Radio astronomers fight a constant battle against Earthly interference. Cell phones, television broadcasts, and satellite transmissions swamp faint cosmic signals, which is why radio arrays are built in remote deserts far from human activity. 

“If you take out your cell phone at a radio array site, one text might be brighter in radio emission than anything coming from the sky,” Matthews laughs. 

Additionally, Earth’s ionosphere blocks the very longest radio wavelengths, leaving a slice of the electromagnetic spectrum effectively off-limits. 

That’s where the Moon—and missions like Artemis II—come in. The far side of the Moon, shielded from Earth’s radio noise and our ionosphere’s interference, could host telescopes that open this unexplored window for the first time. 

Moments that matter

For Matthews, radio astronomy’s appeal has always been tactile. A formative moment occurred at Arecibo when she was an undergraduate. She was awestruck by standing before a wall of oscilloscopes and watching electromagnetic waves from space ripple across screens. 

“You’re seeing the waves that are coming from the universe, rather than an optical picture,” she concludes. “That directness—the feeling of listening to signals rather than looking at photons—hooked me.” 

Radio telescopes change how we think about the cosmos.
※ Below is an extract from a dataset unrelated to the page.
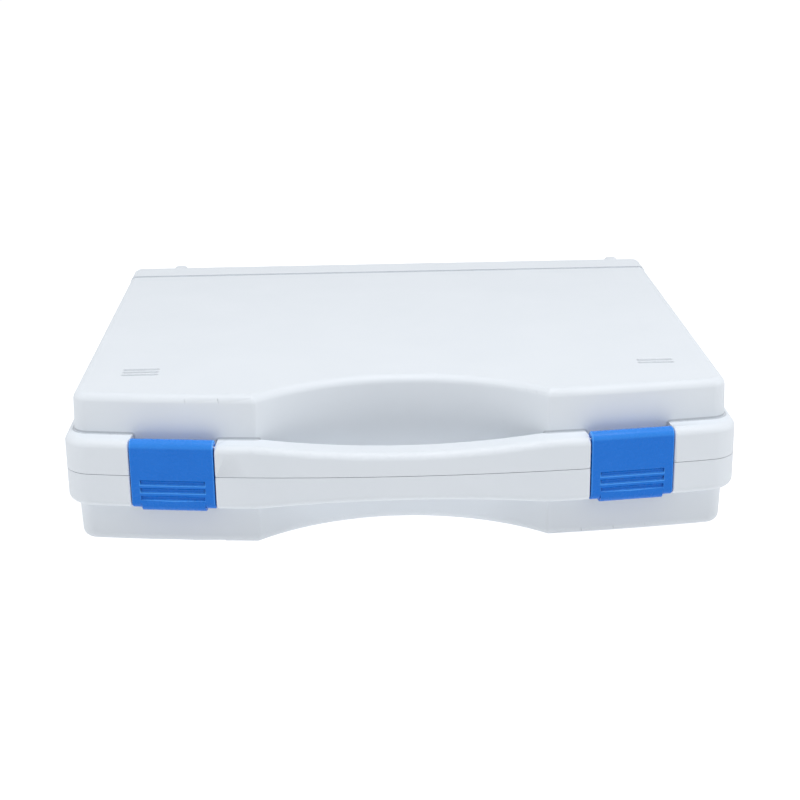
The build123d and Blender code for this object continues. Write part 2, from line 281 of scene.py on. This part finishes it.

They reveal structures and dynamics that visible light hides, let us peer into dusty stellar nurseries, and offer new paths toward detecting the universe’s most titanic mergers. 

From accidental discovery in a New Jersey potato patch to MeerKAT’s record-breaking deep fields and plans to listen from the Moon’s far side, the story of radio astronomy is a reminder that sometimes the most revolutionary discoveries come when we learn to listen in a new way.